Research from Penn psychologists found that Americans who most feared losing their connections continued interacting with others, paradoxically acting in ways that risked prolonging disease-mitigating social restrictions.
The pandemic evoked fear of all kinds, much of it centered around how COVID-19 endangers people’s physical health. But Penn psychologist Adrianna (Anna) Jenkins and MindCORE postdoctoral fellow Rista Plate wanted to understand how pandemic-related worry about people’s social lives was affecting their behavior, too.
Across three studies with more than 650 participants, the researchers found that some Americans felt greater concern over losing social connections than health outcomes, and those people were the ones who continued interacting with others, contrary to social guidelines. In other words, rather than taking actions to potentially shorten the pandemic, they instead behaved in ways that risked prolonging it and the associated disease-mitigating social restrictions.
“Paradoxically,” says Jenkins, an assistant professor in the Department of Psychology, “their fear may have led them to engage in behaviors that would bring about the outcomes they most dreaded.”
What’s more, perceptions of the pandemic’s social impact weren’t static, increasing as the pandemic continued, says Plate. “Presumably, this is because people had more time to see those impacts in action. They missed birthday parties and holidays, school was closed, camps were canceled. These notions of social impact are dynamic,” she says.
The work, which the pair shares in Frontiers in Psychology, sheds light on how deeply the pandemic has permeated life. It also fits into the research programs of each: Plate focuses on how features of the social world influence what people do, Jenkins on the cognitive processes at play when people adapt their behavior across different contexts.
Previous studies about adherence to COVID-19 mitigation measures had focused on facets like political beliefs, trust in science, and personality—important but stable factors, meaning little ability to change them with interventions.
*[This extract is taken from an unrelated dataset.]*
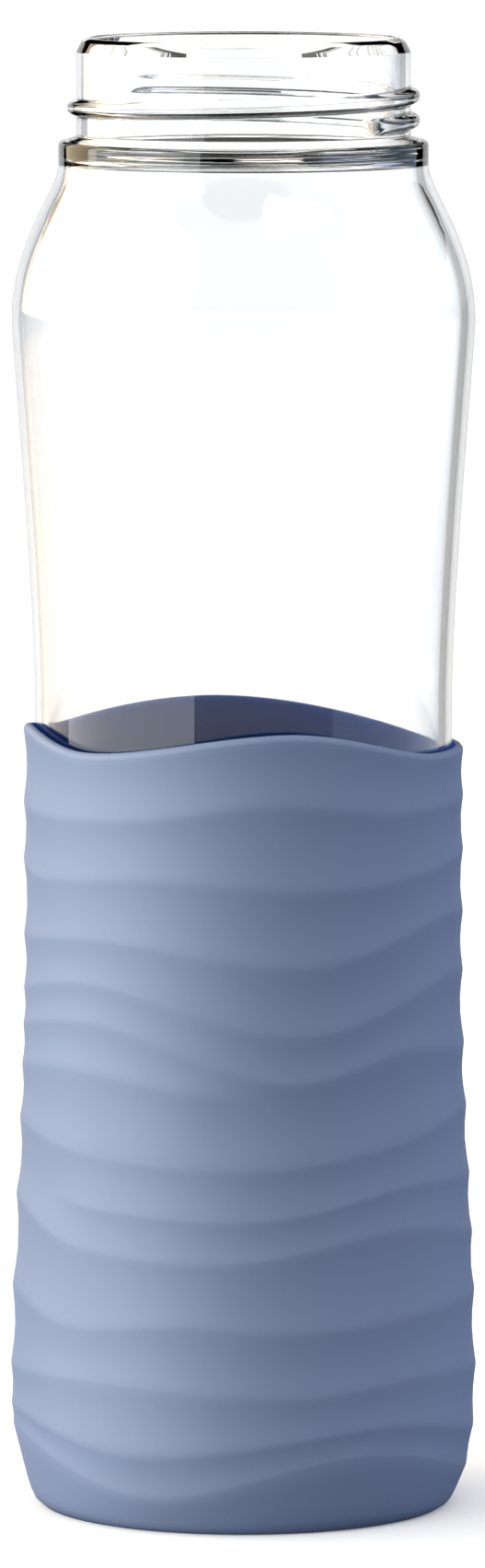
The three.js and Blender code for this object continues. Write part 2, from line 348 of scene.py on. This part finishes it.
def rounded(corners, steps=5):
    """Straight lines through (radius, height, rounding) corners, each corner rounded by an arc."""
    points = []
    for k, (radius, height, rounding) in enumerate(corners):
        here = Vector((radius, height))
        if rounding == 0 or k in (0, len(corners) - 1):
            points.append((radius, height))
            continue
        back = (Vector(corners[k - 1][:2]) - here).normalized()
        ahead = (Vector(corners[k + 1][:2]) - here).normalized()
        half = back.angle(ahead) / 2
        centre = here + (back + ahead).normalized() * rounding / math.sin(half)
        start = here + back * rounding / math.tan(half) - centre
        end = here + ahead * rounding / math.tan(half) - centre
        sweep = start.angle_signed(end)
        for step in range(steps + 1):
            turn = -sweep * step / steps
            swung = Vector((
                start.x * math.cos(turn) - start.y * math.sin(turn),
                start.x * math.sin(turn) + start.y * math.cos(turn),
            ))
            points.append(tuple(centre + swung))
    return points


collar_top = glass_height - neck_height
collar_bottom = collar_top - collar_slope - collar_height
widest_height = collar_bottom - shoulder_height
collar_radius = neck_radius + collar_step
bore = neck_radius - neck_wall
flank = upright_curve((waist_radius, waist_height), (widest_radius, widest_height), 0.29, 0.055, 32)
shoulder = upright_curve((widest_radius, widest_height), (collar_radius, collar_bottom), 0.53, 0.17, 24)
outer_wall = flank + shoulder[1:]
inner_wall = inside_of(outer_wall, glass_wall)
bore_curve = upright_curve(inner_wall[-1], (bore, collar_bottom + bore_ease), 0.55, 0.55, 16)
outline = [
    *rounded([
        (0, push_up, 0), (base_ring_radius - 4, push_up, 3), (base_ring_radius, 0, 1.5),
        (waist_radius, 0, heel_radius), (waist_radius, waist_height / 2, 0),
    ], 8),
    *outer_wall,
    *rounded([
        (collar_radius, collar_bottom + 0.5, 0), (collar_radius, collar_top - collar_slope, 0.9),
        (neck_radius, collar_top, 0.5), (neck_radius, glass_height - bevel_height, 0.3),
        (neck_radius - bevel_width, glass_height - rim_rounding_height, 0.35),
        (neck_radius - bevel_width - rim_rounding, glass_height, 0.4),
        (bore, glass_height, 0.25), (bore, glass_height - 2, 0),
    ]),
    *reversed(bore_curve),
    *reversed(inner_wall[:-1]),
    *rounded([
        (waist_radius - glass_wall, waist_height / 2, 0),
        (waist_radius - glass_wall, glass_base, heel_radius - glass_wall), (0, glass_base, 0),
    ], 8),
]


def draw_outline(name, points):
    """A chain of edges in the front half of the section, from (radius, height) points."""
    bpy.ops.object.select_all(action="DESELECT")
    bpy.ops.mesh.primitive_circle_add(vertices=len(points), radius=1)
    piece = bpy.context.object
    piece.name = name
    bpy.ops.object.mode_set(mode="EDIT")
    bpy.ops.mesh.select_mode(type="EDGE")
    bpy.ops.mesh.select_all(action="DESELECT")
    bpy.ops.object.mode_set(mode="OBJECT")
    for vertex, (radius, height) in zip(piece.data.vertices, points):
        vertex.co = (0, -radius, height)
    for edge in piece.data.edges:
        edge.select = sorted(edge.vertices) == [0, len(points) - 1]
    bpy.ops.object.mode_set(mode="EDIT")
    bpy.ops.mesh.delete(type="EDGE")
    bpy.ops.object.mode_set(mode="OBJECT")
    return piece


def turn_outline(piece, steps):
    """Spins the whole outline round the bottle's axis and closes its seam and poles."""
    bpy.ops.object.mode_set(mode="EDIT")
    bpy.ops.mesh.select_all(action="SELECT")
    bpy.ops.mesh.spin(steps=steps, angle=math.tau, center=(0, 0, 0), axis=(0, 0, 1))
    bpy.ops.mesh.select_all(action="SELECT")
    bpy.ops.mesh.remove_doubles(threshold=0.002 * MM)
    bpy.ops.mesh.normals_make_consistent(inside=False)
    bpy.ops.mesh.select_all(action="DESELECT")
    bpy.ops.object.mode_set(mode="OBJECT")


glass = draw_outline("bottle_glass_body", [(r * MM, (h + glass_foot) * MM) for r, h in outline])
for edge in glass.data.edges:
    ends = [glass.data.vertices[v].co for v in edge.vertices]
    on_neck = all(abs(-end.y - neck_radius * MM) < 0.01 * MM for end in ends)
    edge.select = on_neck and abs(ends[0].z - ends[1].z) > 5 * MM
bpy.ops.object.mode_set(mode="EDIT")
bpy.ops.mesh.subdivide(number_cuts=neck_cuts)
bpy.ops.object.mode_set(mode="OBJECT")
turn_outline(glass, glass_columns)


def thread_rise(angle, height):
    """How far the thread stands out of the neck at an angle and a height."""
    for turn in (-360, 0):
        along = angle + turn
        if not thread_low_end <= along <= thread_high_end:
            continue
        middle = glass_height - thread_below_rim + thread_pitch * along / 360
        across = abs(height - middle) / thread_half_width
        if across < 1:
            end = min(along - thread_low_end, thread_high_end - along)
            fade = smooth_step(end, 0, thread_taper)
            return thread_height * fade * (1 - across**thread_flatness) ** thread_edge_softness
    return 0.0


for vertex in glass.data.vertices:
    x, y, z = vertex.co / MM
    radius = math.hypot(x, y)
    if abs(radius - neck_radius) < 0.01:
        stretch = 1 + thread_rise(math.degrees(math.atan2(x, -y)) % 360, z - glass_foot) / radius
        vertex.co = (x * stretch * MM, y * stretch * MM, z * MM)
bpy.ops.object.shade_smooth()

clear_glass = bpy.data.materials.new("clear_bottle_glass")
clear_glass.use_nodes = True
nodes, links = clear_glass.node_tree.nodes, clear_glass.node_tree.links
shader = nodes["Principled BSDF"]
shader.inputs["Base Color"].default_value = (0.985, 0.99, 0.99, 1)
shader.inputs["Roughness"].default_value = 0.0
shader.inputs["IOR"].default_value = 1.5
shader.inputs["Transmission Weight"].default_value = 1.0
glass.data.materials.append(clear_glass)

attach(glass, "bottle")
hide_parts("glass_bottle")


# ---------------------------------------------------------------------------------------------
# Table and light. A pale floor that sweeps up all round into a low wall and glows, as painted light. The
# glow is brightest behind the bottle, dimmer in bands to each side behind it, and dimmed near the bottle
# as painted shade round its foot. Reflections skip it and see a dark surround with a tall panel on each
# side and a low glow behind. Soft lamps stand at the left and high at the right, under an even sky.

floor_glow = 0.34
near_floor_paleness = 0.8
sky_brightness = 0.75

sweep = draw_outline("pale_floor", [(0, 0), (7.0, 0), (7.6, 0.1), (7.9, 0.4), (8.0, 0.9), (8.0, 1.5)])
turn_outline(sweep, 96)
bpy.ops.object.shade_smooth()
sweep.visible_glossy = False
sweep.visible_diffuse = False
sweep.visible_shadow = False
paint = bpy.data.materials.new("pale_floor_paint")
paint.use_nodes = True
nodes, links = paint.node_tree.nodes, paint.node_tree.links
shader = nodes["Principled BSDF"]
shader.inputs["Roughness"].default_value = 0.9
shader.inputs["Emission Strength"].default_value = floor_glow
place = nodes.new("ShaderNodeTexCoord")
split = nodes.new("ShaderNodeSeparateXYZ")
links.new(place.outputs["Object"], split.inputs["Vector"])
bearing = nodes.new("ShaderNodeMath")
bearing.operation = "ARCTAN2"
links.new(split.outputs["X"], bearing.inputs[0])
links.new(split.outputs["Y"], bearing.inputs[1])
turn = nodes.new("ShaderNodeMapRange")
turn.inputs["From Min"].default_value = -math.pi
turn.inputs["From Max"].default_value = math.pi
links.new(bearing.outputs["Value"], turn.inputs["Value"])
glow = nodes.new("ShaderNodeValToRGB")
links.new(turn.outputs["Result"], glow.inputs["Fac"])
glow.color_ramp.elements[0].position = 0.0
glow.color_ramp.elements[0].color = (0.75, 0.75, 0.75, 1)
glow.color_ramp.elements[1].position = 1.0
glow.color_ramp.elements[1].color = (0.75, 0.75, 0.75, 1)
# Paleness and painted glow by bearing, in degrees from straight behind the bottle towards the right. The
# glow is dimmest in bands about 20 to 45 degrees to each side, deepest on the right.
for degrees, level in (
    (-60, 0.75), (-45, 0.66), (-22, 0.64), (-17, 0.69), (-12, 0.77), (-9, 0.80), (9, 0.80),
    (12, 0.75), (18, 0.66), (22, 0.40), (37, 0.42), (45, 0.6), (60, 0.75),
):
    glow.color_ramp.elements.new(0.5 + degrees / 360).color = (level, level, level, 1)
far = nodes.new("ShaderNodeVectorMath")
far.operation = "LENGTH"
links.new(place.outputs["Object"], far.inputs[0])
distance = nodes.new("ShaderNodeMapRange")
distance.inputs["From Min"].default_value = 0.3
distance.inputs["From Max"].default_value = 1.0
links.new(far.outputs["Value"], distance.inputs["Value"])
paleness_and_glow = nodes.new("ShaderNodeMix")
paleness_and_glow.data_type = "RGBA"
paleness_and_glow.inputs["A"].default_value = (*[near_floor_paleness] * 3, 1)
links.new(distance.outputs["Result"], paleness_and_glow.inputs["Factor"])
links.new(glow.outputs["Color"], paleness_and_glow.inputs["B"])
links.new(paleness_and_glow.outputs["Result"], shader.inputs["Base Color"])
# The glow is dimmed to 0.6 within 0.3 m of the bottle and rises to full at 2 m: painted shade round the
# bottle.
near_fade = nodes.new("ShaderNodeMapRange")
near_fade.inputs["From Min"].default_value = 0.3
near_fade.inputs["From Max"].default_value = 2.0
near_fade.inputs["To Min"].default_value = 0.6
near_fade.inputs["To Max"].default_value = 1.0
links.new(far.outputs["Value"], near_fade.inputs["Value"])
dimmed = nodes.new("ShaderNodeMix")
dimmed.data_type = "RGBA"
dimmed.blend_type = "MULTIPLY"
dimmed.inputs["Factor"].default_value = 1.0
links.new(paleness_and_glow.outputs["Result"], dimmed.inputs["A"])
links.new(near_fade.outputs["Result"], dimmed.inputs["B"])
links.new(dimmed.outputs["Result"], shader.inputs["Emission Color"])
sweep.data.materials.append(paint)

surround = bpy.data.worlds.new("studio_surround")
bpy.context.scene.world = surround
surround.use_nodes = True
nodes, links = surround.node_tree.nodes, surround.node_tree.links
direction = nodes.new("ShaderNodeTexCoord")
split = nodes.new("ShaderNodeSeparateXYZ")
links.new(direction.outputs["Generated"], split.inputs["Vector"])
front = nodes.new("ShaderNodeMath")
front.operation = "MULTIPLY"
front.inputs[1].default_value = -1
links.new(split.outputs["Y"], front.inputs[0])
bearing = nodes.new("ShaderNodeMath")
bearing.operation = "ARCTAN2"
links.new(split.outputs["X"], bearing.inputs[0])
links.new(front.outputs["Value"], bearing.inputs[1])


def panel(start, end, lowest, highest, colour):
    """An upright panel of light between two bearings and two heights, in degrees."""
    inside = []
    for output, low, high in (
        (bearing.outputs["Value"], math.radians(start), math.radians(end)),
        (split.outputs["Z"], math.sin(math.radians(lowest)), math.sin(math.radians(highest))),
    ):
        within = nodes.new("ShaderNodeMath")
        within.operation = "COMPARE"
        within.inputs[1].default_value = (low + high) / 2
        within.inputs[2].default_value = (high - low) / 2
        links.new(output, within.inputs[0])
        inside.append(within)
    lit = nodes.new("ShaderNodeMath")
    lit.operation = "MULTIPLY"
    links.new(inside[0].outputs["Value"], lit.inputs[0])
    links.new(inside[1].outputs["Value"], lit.inputs[1])
    light = nodes.new("ShaderNodeBackground")
    light.inputs["Color"].default_value = (*colour, 1)
    links.new(lit.outputs["Value"], light.inputs["Strength"])
    return light.outputs["Background"]


# Bearings run from straight in front of the bottle towards the right.
panels = [
    panel(-113, -27, -30, 40, (2.3, 2.45, 2.48)),
    panel(50, 137, -30, 40, (0.5, 0.66, 0.92)),
    panel(-180, -150, -12, 10, (0.9, 0.9, 0.9)),
    panel(150, 180, -12, 10, (0.75, 0.75, 0.75)),
]
all_light = panels[0]
for light in panels[1:]:
    joined = nodes.new("ShaderNodeAddShader")
    links.new(all_light, joined.inputs[0])
    links.new(light, joined.inputs[1])
    all_light = joined.outputs["Shader"]
links.new(all_light, nodes["World Output"].inputs["Surface"])
nodes.remove(nodes["Background"])

bpy.ops.object.light_add(type="SUN", location=(0, 0, 3))
sky = bpy.context.object
sky.name = "even_sky"
sky.data.angle = math.pi
sky.data.energy = math.pi * sky_brightness
sky.data.color = (1.0, 0.99, 1.0)
sky.visible_glossy = False
sky.visible_transmission = False


def softbox(name, place, width, height, brightness, colour):
    """A rectangular lamp aimed at the middle of the bottle."""
    bpy.ops.object.light_add(type="AREA", location=place)
    lamp = bpy.context.object
    lamp.name = name
    lamp.data.shape = "RECTANGLE"
    lamp.data.size = width
    lamp.data.size_y = height
    lamp.data.energy = brightness * width * height * math.pi
    lamp.data.color = colour
    aim = Vector((0, 0, glass_high.z / 2)) - Vector(place)
    lamp.rotation_euler = aim.to_track_quat("-Z", "Y").to_euler()


softbox("left_softbox", (-1.4, 0.1, 0.88), 1.0, 1.6, 1.15, (1, 0.82, 0.55))
softbox("left_front_softbox", (-1.2, -0.9, 0.78), 1.0, 1.4, 1.05, (1, 0.98, 0.88))
softbox("left_back_softbox", (-1.2, 0.8, 0.70), 1.2, 1.2, 2.6, (1, 0.79, 0.50))
softbox("high_right_softbox", (0.6, -0.7, 1.9), 1.2, 1.2, 1.96, (1, 0.92, 0.79))


# ---------------------------------------------------------------------------------------------
# Camera. A long lens a little above the bottle's rim, level with the front.

camera_distance = 1.708
camera_height = 0.304
aim = Vector((-0.00015, 0, 0.1161))
bpy.ops.object.camera_add(location=(0, -camera_distance, camera_height))
camera = bpy.context.object
camera.name = "front_camera"
camera.data.lens = 246.3
camera.data.sensor_width = 36
camera.rotation_euler = (aim - camera.location).to_track_quat("-Z", "Y").to_euler()
camera.data.clip_start = 0.01
bpy.context.scene.camera = camera
bpy.context.scene.view_settings.view_transform = "Standard"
Risk perception, on the other hand, was potentially more malleable.
Plate and Jenkins decided to study it, specifically perceptions of the pandemic’s influence on social life. “We became interested in what role the social world is playing,” Plate says. “How are people considering what the pandemic is doing for their daily social lives? How might that help us understand what behaviors people engage in, what choices they make?”
They created three studies that looked at how Americans viewed the health and social impacts of the situation in April 2020, three weeks after the World Health Organization’s pandemic declaration, and again in June 2020. They measured how these perceptions related to people’s behaviors using both surveys and location data collected from smartphones.
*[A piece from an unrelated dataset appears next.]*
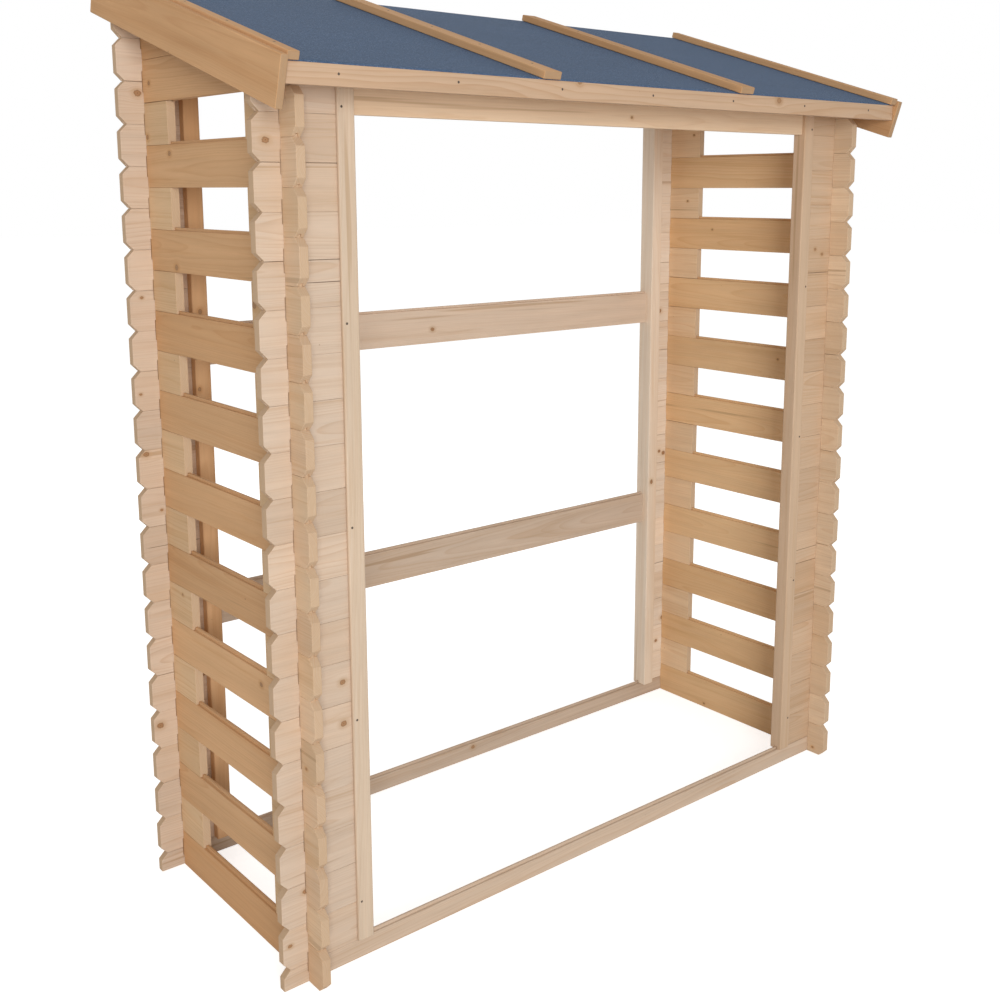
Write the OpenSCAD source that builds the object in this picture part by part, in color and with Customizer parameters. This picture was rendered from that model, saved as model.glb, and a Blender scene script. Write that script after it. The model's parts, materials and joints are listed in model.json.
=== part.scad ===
// Log store: an open-fronted, slatted timber shelter for stacked firewood.
// Boards cross and notch into each other at four corners, and a lean-to felt roof falls to the front.
// Units are millimetres. X runs along the front, Y runs to the rear and Z is up.
// The origin is on the ground, at the middle of the whole object's outline in plan.

/* [Walls] */
// Width over the outer faces of the two side walls
wall_w = 1684; // [1200:2:2400]
// Depth from the front face of the front boards to the rear face of the rear boards
wall_d = 610; // [450:2:1000]
// Height that one course of boards covers
course = 90; // [70:1:110]
// Thickness of every log board
board_t = 19; // [16:0.5:28]
// Length of a board's end past the outer face that it crosses
end_past = 57; // [40:1:90]
// Gap left between one course and the next
course_gap = 1; // [0.5:0.5:2]

/* [Tongues] */
// Height of the tongue on top of each board, which stands in a groove of the board above
tongue_h = 6; // [4:0.5:8]
// Thickness of the tongues
tongue_t = 6; // [4:0.5:8]

/* [Board ends] */
// Height of the bevel at each corner of a board's end
bevel_h = 16; // [10:1:25]
// Length of that bevel along the board
bevel_l = 16; // [6:1:20]

/* [Side walls] */
// Length that a spacer block runs into the store from the front or rear boards
block_in = 114; // [80:1:180]
// Least height left at the thin tip of a gable board
gable_tip = 12; // [10:1:20]

/* [Posts and rails] */
// Width of a grooved post
post_w = 38; // [32:1:60]
// Thickness of a post's cheek beside its groove; front posts have two alike
cheek_t = 8.5; // [6:0.5:15]
// Depth of the rear posts, which stand further into the store
rear_post_d = 50; // [40:1:70]
// Depth of the groove that takes the ends of the short boards
groove = 12; // [6:1:16]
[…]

The first study compared perceptions of health and social impacts across the first few months of the pandemic. Participants rated how likely they were to engage in 26 behaviors, from visiting a grocer to standing within six feet of an elderly family member. Analyzing those results, Plate and Jenkins found that people’s concerns about the pandemic’s social impact related to their behaviors, especially around disease-preventing recommendations.
With that understanding, the researchers then tested the effect in hypothetical situations. Participants rated how they might proceed in 10 scenarios—for example, a block party with an older neighbor in attendance—and documented how high COVID-19 cases would have to go before they might reduce or stop behaviors like taking public transit or entering an office.
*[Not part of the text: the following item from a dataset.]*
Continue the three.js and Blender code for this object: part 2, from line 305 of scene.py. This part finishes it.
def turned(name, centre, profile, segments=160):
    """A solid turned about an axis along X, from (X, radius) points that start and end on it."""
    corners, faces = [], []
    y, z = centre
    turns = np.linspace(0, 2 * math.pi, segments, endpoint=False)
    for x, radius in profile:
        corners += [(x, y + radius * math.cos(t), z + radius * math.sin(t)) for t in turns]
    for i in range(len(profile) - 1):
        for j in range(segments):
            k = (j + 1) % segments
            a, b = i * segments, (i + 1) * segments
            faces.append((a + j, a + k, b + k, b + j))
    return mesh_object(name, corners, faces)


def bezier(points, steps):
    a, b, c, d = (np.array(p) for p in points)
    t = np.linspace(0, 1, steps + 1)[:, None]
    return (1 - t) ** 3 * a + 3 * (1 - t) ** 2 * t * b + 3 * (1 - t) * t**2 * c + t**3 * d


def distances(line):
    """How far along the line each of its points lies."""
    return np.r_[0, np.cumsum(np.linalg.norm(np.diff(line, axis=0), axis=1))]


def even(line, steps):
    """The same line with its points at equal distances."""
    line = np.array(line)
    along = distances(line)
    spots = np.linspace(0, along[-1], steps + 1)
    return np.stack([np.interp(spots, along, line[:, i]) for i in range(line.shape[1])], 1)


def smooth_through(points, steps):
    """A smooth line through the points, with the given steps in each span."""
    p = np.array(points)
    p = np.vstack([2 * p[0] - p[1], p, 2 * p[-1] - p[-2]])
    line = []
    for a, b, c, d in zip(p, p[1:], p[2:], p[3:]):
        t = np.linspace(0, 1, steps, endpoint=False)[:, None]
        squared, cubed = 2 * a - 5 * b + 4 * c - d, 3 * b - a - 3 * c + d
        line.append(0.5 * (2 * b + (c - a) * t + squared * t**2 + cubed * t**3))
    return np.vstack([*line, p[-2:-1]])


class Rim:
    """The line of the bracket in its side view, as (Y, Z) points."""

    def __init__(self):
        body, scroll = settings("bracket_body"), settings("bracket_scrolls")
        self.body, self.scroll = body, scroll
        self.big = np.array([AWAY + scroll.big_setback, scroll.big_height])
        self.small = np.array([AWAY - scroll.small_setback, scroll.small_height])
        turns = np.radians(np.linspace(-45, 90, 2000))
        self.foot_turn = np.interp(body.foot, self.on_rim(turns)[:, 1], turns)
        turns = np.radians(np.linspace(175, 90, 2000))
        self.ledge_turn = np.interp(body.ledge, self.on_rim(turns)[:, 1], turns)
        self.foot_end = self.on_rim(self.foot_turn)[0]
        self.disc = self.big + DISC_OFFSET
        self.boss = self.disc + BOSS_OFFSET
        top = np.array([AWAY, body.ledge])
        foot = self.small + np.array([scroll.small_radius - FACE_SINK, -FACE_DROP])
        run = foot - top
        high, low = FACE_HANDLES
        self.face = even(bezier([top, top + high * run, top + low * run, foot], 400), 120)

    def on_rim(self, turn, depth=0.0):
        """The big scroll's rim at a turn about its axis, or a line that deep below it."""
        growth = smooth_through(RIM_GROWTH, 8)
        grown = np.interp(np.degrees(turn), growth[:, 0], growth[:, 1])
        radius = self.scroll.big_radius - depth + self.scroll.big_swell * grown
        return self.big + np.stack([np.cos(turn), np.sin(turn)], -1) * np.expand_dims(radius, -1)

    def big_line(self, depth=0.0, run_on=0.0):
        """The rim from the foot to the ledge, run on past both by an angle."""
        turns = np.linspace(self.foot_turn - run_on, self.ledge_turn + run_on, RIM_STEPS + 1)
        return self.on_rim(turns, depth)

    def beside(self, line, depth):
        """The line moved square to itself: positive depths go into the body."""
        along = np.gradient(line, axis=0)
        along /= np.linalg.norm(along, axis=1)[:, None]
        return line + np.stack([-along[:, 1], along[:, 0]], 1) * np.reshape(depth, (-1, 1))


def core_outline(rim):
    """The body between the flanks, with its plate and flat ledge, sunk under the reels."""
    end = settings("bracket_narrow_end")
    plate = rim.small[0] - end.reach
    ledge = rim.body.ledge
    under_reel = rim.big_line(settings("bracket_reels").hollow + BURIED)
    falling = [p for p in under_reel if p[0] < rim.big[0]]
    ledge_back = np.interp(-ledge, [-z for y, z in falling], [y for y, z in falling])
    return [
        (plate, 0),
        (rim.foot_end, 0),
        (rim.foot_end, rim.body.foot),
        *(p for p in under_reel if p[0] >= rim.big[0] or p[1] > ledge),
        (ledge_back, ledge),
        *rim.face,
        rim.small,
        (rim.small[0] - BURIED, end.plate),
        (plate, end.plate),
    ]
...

Here, Jenkins and Plate again noted a significant effect: In these imagined vignettes, the greater social impact people perceived of the pandemic, the more likely they were to continue interacting with others.
Plate expected perception here would influence behavior, but at the study outset she thought the results could have equally gone the other way. “We were interested to see what would bear out,” she says. “You could imagine that, if people really cared about the impact on their social lives, that might lead them to stick to social distancing, to shorten the pandemic or protect others around them.”
The last study aimed to get at the “why” of the previous findings. For this experiment, participants rated the difficulty of engaging in various disease-mitigating behaviors, such as reducing contact with friends or wearing a mask in a store. They also rated how much control they have over those behaviors.
“From a psychological standpoint, we know that past experiences fuel our imagination of the future. Most people are living through their first experience of anything like this,” Jenkins says. And yet “you could think of these findings as evidence that people do have insight into how important social interactions are for their well-being. If they didn’t think they were important, they wouldn’t be so ardently trying to maintain them.”
In the future, the researchers say they hope to study malleability, the notion that changing perceptions might lead to behavior change. And, though they don’t plan to follow up with the participants from this study nearly two years into the pandemic, they say there’s plenty more to understand about how living through this has affected social interactions.
“We haven’t lived out this pandemic yet,” Plate says. “There are a lot of interesting and important unanswered questions that won’t get answered until we know how that unfurls.”